Exercise inputs:
——————————
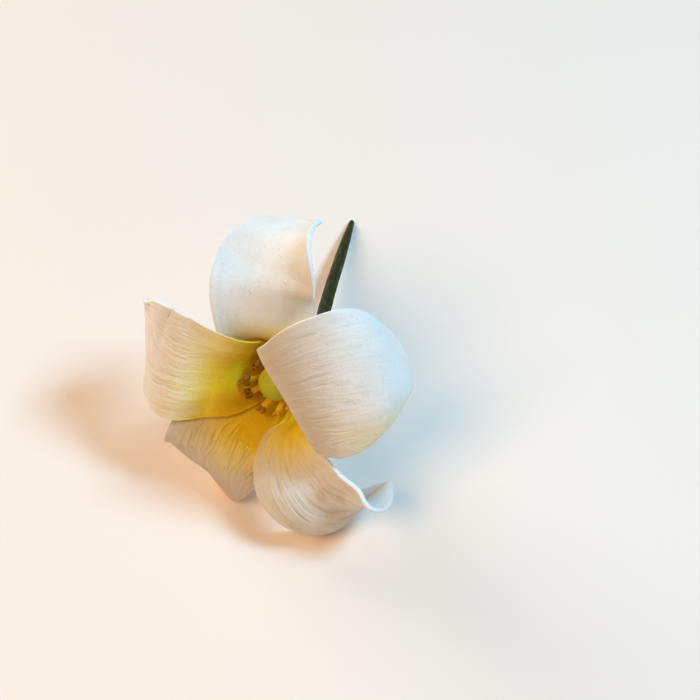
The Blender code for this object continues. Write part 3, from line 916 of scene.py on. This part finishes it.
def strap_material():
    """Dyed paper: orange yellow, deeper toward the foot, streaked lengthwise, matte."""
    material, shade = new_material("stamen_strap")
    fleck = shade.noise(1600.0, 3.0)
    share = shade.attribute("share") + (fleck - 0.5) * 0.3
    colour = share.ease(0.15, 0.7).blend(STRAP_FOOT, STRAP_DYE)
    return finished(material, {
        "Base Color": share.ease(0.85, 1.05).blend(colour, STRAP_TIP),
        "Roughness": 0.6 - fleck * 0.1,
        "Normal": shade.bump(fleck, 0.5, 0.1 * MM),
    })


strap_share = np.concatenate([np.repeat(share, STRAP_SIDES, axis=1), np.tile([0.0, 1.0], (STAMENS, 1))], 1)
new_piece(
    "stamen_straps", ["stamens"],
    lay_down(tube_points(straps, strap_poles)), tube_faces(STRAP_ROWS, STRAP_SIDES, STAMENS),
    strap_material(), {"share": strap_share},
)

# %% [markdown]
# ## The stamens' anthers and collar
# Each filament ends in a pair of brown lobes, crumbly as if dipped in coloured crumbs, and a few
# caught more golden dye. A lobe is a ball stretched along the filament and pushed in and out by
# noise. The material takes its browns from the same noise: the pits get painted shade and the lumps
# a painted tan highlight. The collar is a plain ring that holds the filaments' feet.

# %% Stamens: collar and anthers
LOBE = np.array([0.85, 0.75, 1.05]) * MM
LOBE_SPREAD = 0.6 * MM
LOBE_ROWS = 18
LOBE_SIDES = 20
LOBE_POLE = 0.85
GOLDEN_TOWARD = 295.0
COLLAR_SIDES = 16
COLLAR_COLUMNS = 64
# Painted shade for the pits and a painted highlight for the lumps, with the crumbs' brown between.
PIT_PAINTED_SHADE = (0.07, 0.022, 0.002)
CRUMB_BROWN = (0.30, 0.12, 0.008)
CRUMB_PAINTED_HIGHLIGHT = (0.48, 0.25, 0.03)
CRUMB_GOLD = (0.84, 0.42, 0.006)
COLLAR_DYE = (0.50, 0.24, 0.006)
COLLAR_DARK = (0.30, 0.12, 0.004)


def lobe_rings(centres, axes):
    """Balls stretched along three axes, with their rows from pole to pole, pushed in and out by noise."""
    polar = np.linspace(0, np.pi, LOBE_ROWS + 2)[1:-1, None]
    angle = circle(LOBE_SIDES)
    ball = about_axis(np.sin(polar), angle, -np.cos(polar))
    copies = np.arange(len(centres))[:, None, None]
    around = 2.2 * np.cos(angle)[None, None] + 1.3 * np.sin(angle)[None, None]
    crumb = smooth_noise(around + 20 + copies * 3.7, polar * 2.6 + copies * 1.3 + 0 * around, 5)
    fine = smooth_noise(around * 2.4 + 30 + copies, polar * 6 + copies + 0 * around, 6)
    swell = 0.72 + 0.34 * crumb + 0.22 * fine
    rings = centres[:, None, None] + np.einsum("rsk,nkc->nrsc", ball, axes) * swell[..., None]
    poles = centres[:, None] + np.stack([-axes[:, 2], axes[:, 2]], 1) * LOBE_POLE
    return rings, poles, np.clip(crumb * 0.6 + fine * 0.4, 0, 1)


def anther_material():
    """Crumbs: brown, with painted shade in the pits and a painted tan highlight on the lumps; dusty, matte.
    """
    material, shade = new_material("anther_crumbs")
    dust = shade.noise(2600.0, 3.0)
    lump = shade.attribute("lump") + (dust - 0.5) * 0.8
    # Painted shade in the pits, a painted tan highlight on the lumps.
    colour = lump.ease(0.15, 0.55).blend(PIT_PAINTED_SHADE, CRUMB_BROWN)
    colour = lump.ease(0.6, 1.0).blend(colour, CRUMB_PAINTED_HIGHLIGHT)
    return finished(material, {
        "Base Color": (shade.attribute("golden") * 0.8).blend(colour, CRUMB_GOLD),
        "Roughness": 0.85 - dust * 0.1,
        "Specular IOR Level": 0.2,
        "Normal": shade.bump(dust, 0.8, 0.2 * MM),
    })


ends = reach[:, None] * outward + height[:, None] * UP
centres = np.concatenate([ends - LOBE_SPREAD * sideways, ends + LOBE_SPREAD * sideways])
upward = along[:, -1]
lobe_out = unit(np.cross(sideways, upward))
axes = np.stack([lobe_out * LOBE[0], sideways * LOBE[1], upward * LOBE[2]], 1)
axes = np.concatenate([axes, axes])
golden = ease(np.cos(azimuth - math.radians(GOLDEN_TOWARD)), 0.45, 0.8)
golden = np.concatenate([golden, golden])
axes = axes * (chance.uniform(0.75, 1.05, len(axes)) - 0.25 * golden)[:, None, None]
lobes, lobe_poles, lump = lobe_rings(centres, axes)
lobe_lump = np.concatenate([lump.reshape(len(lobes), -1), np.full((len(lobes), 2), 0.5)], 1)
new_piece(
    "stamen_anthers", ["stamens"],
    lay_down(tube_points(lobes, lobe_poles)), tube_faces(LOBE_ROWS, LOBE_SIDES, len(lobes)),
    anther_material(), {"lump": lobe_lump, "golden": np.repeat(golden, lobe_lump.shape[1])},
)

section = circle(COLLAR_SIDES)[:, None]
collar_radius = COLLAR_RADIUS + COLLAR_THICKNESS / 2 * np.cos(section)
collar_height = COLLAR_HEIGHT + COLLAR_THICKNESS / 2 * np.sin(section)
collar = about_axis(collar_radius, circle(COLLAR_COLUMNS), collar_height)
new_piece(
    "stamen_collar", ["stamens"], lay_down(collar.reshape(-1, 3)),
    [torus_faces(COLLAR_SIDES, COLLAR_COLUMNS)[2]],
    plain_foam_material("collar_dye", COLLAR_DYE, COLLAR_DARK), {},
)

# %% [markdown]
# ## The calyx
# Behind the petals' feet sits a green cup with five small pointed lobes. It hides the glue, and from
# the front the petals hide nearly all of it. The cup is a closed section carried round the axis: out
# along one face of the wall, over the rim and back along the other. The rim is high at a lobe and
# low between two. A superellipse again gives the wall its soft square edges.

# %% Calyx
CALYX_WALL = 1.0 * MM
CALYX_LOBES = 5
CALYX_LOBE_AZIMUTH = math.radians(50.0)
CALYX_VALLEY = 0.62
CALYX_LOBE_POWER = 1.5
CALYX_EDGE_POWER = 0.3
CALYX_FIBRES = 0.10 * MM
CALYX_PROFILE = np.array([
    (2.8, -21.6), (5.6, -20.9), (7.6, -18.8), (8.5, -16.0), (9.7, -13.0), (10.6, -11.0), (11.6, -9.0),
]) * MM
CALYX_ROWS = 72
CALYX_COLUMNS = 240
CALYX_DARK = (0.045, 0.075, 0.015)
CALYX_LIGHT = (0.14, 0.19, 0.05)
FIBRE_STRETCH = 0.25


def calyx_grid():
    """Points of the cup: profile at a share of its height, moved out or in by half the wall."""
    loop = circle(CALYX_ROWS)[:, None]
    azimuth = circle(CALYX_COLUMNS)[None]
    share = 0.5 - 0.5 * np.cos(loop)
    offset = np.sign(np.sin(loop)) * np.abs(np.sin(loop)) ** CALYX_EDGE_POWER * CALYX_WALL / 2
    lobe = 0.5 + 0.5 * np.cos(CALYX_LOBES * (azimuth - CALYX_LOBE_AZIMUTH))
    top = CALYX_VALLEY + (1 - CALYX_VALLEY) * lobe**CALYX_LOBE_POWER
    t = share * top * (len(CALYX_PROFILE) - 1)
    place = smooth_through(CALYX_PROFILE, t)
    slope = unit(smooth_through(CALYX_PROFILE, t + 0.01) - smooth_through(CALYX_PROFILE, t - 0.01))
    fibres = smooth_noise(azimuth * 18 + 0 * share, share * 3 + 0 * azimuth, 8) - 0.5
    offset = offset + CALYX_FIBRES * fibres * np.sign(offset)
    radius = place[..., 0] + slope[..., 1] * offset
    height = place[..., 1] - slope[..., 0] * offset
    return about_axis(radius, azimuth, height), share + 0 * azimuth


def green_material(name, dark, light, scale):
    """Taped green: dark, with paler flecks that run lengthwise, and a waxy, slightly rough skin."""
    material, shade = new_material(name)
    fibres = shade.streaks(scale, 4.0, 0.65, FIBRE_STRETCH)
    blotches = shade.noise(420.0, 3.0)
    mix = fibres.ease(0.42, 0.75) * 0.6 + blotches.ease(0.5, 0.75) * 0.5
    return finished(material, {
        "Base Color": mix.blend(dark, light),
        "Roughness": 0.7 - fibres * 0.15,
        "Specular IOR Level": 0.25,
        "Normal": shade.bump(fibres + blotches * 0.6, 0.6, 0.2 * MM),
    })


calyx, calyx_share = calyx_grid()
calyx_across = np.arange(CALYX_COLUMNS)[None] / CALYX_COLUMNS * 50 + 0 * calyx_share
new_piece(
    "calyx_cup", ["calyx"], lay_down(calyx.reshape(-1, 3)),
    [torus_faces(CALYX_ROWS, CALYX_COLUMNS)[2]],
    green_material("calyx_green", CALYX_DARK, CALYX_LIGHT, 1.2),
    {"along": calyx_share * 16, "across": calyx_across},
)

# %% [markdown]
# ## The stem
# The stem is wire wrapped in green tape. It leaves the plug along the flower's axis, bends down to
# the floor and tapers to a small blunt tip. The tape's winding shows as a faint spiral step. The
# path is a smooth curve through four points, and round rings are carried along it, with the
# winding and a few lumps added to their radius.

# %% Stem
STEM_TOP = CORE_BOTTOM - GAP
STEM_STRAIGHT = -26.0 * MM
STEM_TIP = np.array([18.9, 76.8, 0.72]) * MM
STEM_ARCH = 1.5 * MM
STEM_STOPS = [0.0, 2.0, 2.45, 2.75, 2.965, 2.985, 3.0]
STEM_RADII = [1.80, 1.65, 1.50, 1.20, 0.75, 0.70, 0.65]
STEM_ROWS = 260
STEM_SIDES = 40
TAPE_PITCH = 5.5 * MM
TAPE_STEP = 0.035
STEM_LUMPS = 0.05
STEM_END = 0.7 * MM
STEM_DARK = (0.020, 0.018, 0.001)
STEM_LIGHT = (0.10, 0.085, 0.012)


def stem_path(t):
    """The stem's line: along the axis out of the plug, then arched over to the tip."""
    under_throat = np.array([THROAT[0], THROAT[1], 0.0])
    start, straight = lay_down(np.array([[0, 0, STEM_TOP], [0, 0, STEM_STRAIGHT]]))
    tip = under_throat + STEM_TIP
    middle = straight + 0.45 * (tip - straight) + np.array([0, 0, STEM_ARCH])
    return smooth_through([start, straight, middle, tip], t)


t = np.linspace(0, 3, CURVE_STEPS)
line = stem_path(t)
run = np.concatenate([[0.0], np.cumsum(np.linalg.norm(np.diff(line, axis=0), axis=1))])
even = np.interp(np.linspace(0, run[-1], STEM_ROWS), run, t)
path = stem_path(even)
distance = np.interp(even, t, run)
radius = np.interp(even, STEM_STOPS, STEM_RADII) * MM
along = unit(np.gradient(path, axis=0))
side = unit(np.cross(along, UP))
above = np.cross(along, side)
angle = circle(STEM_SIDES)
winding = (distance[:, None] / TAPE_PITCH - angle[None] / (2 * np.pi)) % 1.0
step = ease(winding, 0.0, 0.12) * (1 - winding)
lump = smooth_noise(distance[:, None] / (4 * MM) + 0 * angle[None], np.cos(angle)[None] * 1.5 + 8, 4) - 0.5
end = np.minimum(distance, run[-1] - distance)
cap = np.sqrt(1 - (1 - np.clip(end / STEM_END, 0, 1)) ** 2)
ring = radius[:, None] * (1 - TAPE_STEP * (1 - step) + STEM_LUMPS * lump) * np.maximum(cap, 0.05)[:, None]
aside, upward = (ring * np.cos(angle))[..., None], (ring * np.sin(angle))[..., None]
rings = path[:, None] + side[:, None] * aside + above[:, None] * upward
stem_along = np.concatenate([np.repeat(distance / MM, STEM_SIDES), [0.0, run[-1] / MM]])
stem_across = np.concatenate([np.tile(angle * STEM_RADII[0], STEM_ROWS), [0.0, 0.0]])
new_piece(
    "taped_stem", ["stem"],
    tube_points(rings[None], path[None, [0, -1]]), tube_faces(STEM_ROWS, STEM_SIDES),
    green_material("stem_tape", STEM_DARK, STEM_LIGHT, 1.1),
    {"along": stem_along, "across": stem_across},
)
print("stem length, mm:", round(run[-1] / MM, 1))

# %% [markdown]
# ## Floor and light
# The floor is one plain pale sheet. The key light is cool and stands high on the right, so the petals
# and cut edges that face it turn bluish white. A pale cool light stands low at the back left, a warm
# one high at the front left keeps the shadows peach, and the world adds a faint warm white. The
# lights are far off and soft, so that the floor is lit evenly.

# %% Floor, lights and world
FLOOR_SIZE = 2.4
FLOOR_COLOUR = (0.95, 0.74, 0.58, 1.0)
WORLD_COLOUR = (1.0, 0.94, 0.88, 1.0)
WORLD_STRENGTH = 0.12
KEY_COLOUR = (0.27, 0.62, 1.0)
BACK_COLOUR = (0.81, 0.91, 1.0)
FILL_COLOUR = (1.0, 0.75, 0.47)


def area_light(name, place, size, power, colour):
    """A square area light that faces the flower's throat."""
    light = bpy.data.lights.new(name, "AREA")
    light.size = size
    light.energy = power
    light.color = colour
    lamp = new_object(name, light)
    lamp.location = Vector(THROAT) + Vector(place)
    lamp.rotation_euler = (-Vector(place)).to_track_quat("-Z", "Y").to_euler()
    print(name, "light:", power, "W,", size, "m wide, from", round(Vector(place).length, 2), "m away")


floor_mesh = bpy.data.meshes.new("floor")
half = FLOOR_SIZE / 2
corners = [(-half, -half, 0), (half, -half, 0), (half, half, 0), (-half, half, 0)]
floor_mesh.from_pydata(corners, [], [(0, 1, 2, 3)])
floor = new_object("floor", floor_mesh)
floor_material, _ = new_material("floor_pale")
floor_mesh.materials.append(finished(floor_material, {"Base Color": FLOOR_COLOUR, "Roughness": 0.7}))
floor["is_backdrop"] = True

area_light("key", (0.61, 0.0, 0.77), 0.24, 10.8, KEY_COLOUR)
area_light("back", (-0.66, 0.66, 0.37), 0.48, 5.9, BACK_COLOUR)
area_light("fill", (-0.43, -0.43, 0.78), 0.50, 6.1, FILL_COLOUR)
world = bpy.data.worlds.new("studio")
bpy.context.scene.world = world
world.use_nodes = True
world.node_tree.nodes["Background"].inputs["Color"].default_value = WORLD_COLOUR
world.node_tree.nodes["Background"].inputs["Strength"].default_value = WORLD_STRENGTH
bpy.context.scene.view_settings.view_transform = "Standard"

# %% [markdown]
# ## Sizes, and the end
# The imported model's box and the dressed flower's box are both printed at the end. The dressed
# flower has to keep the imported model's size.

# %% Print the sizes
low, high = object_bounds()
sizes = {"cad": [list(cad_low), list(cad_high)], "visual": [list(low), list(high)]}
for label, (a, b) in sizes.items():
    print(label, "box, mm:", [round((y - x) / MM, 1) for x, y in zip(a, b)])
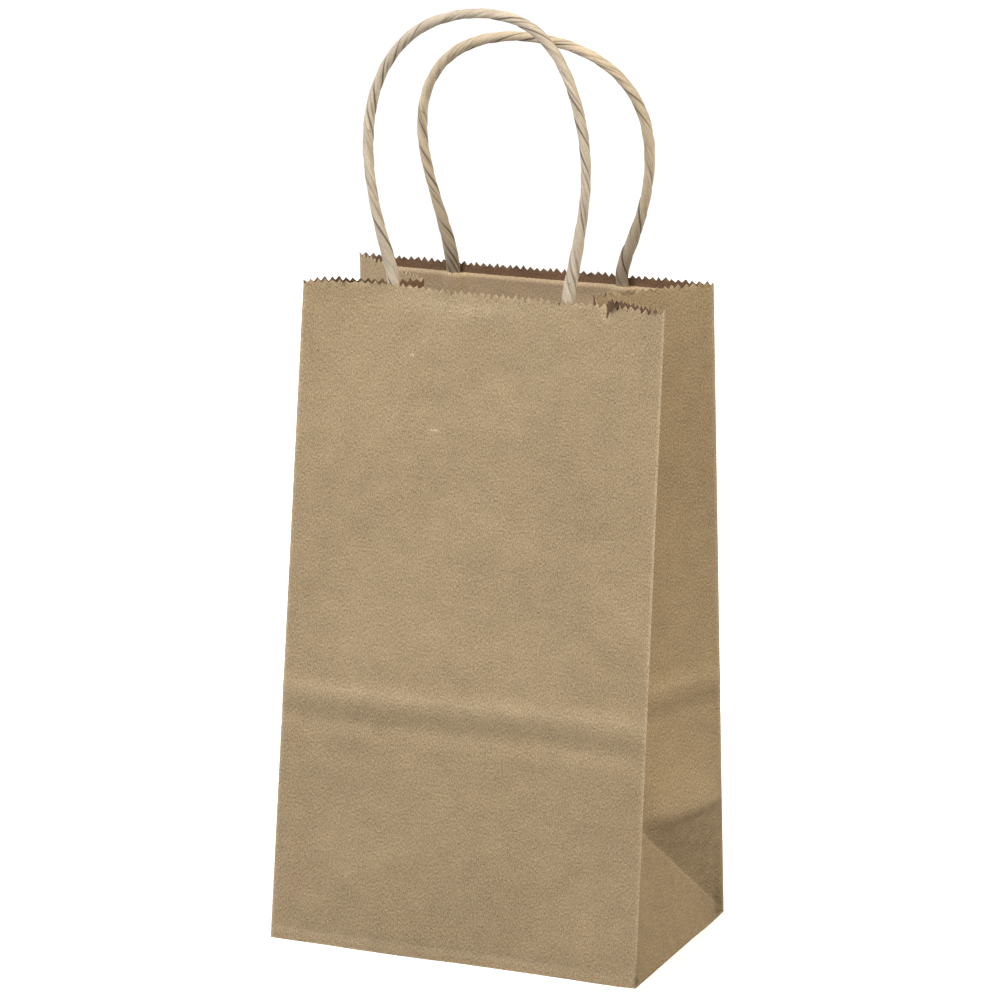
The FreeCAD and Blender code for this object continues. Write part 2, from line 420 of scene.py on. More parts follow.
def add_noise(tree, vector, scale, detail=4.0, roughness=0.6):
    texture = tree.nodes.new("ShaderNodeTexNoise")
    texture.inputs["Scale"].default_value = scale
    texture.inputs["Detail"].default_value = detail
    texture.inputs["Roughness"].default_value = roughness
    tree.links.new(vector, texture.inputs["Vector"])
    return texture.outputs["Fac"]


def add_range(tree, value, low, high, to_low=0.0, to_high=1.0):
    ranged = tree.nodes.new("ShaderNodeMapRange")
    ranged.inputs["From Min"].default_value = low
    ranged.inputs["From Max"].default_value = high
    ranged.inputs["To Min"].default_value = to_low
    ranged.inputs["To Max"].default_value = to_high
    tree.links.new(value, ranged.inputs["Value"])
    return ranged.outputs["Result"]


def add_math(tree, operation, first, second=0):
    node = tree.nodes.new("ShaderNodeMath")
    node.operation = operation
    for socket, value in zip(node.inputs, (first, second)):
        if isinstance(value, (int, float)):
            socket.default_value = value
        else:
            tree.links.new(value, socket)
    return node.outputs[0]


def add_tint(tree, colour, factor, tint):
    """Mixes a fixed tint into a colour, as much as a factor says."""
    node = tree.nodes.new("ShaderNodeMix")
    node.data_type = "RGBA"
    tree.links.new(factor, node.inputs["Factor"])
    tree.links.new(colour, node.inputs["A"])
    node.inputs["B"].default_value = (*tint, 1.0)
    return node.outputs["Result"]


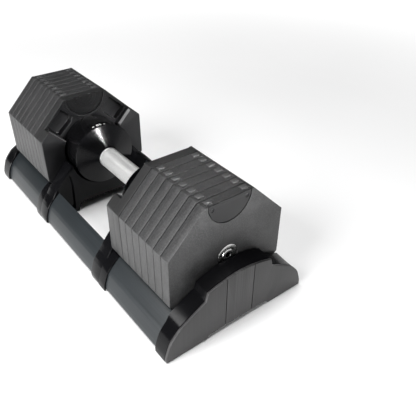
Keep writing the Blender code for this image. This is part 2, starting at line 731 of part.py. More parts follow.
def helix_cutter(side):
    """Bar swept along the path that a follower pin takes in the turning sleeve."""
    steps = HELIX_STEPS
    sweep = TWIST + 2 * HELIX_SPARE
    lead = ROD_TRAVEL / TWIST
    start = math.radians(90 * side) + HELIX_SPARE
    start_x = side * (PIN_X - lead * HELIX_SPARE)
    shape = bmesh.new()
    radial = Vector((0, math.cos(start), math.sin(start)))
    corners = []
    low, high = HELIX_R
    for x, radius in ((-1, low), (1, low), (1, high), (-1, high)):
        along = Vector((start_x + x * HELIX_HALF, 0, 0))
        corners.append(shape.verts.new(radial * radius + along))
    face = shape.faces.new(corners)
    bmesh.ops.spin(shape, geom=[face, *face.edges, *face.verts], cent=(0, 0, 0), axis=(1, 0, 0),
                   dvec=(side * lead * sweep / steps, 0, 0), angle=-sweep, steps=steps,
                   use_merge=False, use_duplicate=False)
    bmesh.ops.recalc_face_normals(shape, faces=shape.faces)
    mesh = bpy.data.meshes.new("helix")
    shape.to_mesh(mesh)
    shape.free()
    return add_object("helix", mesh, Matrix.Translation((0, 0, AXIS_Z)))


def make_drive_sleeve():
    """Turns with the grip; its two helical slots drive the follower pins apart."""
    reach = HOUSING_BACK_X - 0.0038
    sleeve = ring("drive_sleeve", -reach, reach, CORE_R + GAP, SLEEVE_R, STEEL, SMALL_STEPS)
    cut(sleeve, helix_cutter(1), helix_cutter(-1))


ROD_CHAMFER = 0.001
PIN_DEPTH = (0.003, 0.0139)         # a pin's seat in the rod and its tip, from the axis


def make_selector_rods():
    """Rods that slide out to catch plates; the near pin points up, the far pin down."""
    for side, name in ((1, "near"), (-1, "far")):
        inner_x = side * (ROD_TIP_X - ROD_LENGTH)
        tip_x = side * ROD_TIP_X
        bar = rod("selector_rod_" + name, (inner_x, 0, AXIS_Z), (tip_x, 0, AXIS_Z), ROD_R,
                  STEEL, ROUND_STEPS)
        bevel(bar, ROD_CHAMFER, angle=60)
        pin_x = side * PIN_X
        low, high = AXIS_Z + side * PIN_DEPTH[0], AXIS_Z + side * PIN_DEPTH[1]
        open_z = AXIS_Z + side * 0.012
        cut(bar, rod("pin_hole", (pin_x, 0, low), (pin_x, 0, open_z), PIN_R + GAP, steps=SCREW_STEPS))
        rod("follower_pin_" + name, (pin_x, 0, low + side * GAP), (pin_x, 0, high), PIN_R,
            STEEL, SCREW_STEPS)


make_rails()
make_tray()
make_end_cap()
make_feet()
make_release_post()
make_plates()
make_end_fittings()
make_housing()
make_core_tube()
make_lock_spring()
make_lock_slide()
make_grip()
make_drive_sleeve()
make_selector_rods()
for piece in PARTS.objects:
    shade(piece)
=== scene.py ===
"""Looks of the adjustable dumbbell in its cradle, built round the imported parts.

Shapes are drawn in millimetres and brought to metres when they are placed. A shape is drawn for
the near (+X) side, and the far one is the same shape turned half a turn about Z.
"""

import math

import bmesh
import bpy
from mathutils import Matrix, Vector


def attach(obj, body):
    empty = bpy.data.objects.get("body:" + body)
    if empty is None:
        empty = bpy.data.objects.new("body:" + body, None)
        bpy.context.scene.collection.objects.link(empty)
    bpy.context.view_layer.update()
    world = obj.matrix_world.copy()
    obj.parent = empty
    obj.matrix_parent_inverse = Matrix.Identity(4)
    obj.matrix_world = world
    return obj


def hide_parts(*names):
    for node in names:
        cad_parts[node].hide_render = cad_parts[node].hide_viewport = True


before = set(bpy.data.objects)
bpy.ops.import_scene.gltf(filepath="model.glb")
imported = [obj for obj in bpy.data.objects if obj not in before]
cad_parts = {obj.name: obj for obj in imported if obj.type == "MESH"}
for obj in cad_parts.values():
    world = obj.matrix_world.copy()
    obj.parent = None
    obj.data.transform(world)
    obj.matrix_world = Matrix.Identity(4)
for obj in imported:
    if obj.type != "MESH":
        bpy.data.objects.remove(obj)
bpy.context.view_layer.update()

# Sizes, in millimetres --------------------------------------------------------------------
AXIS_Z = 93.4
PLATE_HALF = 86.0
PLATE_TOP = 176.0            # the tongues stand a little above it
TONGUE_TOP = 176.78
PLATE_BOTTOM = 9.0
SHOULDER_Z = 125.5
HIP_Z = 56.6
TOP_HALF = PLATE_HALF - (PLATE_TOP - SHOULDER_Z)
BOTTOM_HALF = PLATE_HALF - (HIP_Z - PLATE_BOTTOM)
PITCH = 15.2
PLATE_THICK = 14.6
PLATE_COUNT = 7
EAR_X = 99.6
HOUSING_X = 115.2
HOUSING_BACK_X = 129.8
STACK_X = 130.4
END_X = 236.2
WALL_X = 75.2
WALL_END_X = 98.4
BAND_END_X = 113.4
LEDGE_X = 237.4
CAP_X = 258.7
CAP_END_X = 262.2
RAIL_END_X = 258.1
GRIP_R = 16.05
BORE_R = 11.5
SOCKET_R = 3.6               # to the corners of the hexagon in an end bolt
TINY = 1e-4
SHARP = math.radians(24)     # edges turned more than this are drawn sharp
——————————
Exercise: Pick out the lines above that hold the string "continues" and show them.

Final result:
The Blender code for this object continues. Write part 3, from line 916 of scene.py on. This part finishes it.
The FreeCAD and Blender code for this object continues. Write part 2, from line 420 of scene.py on. More parts follow.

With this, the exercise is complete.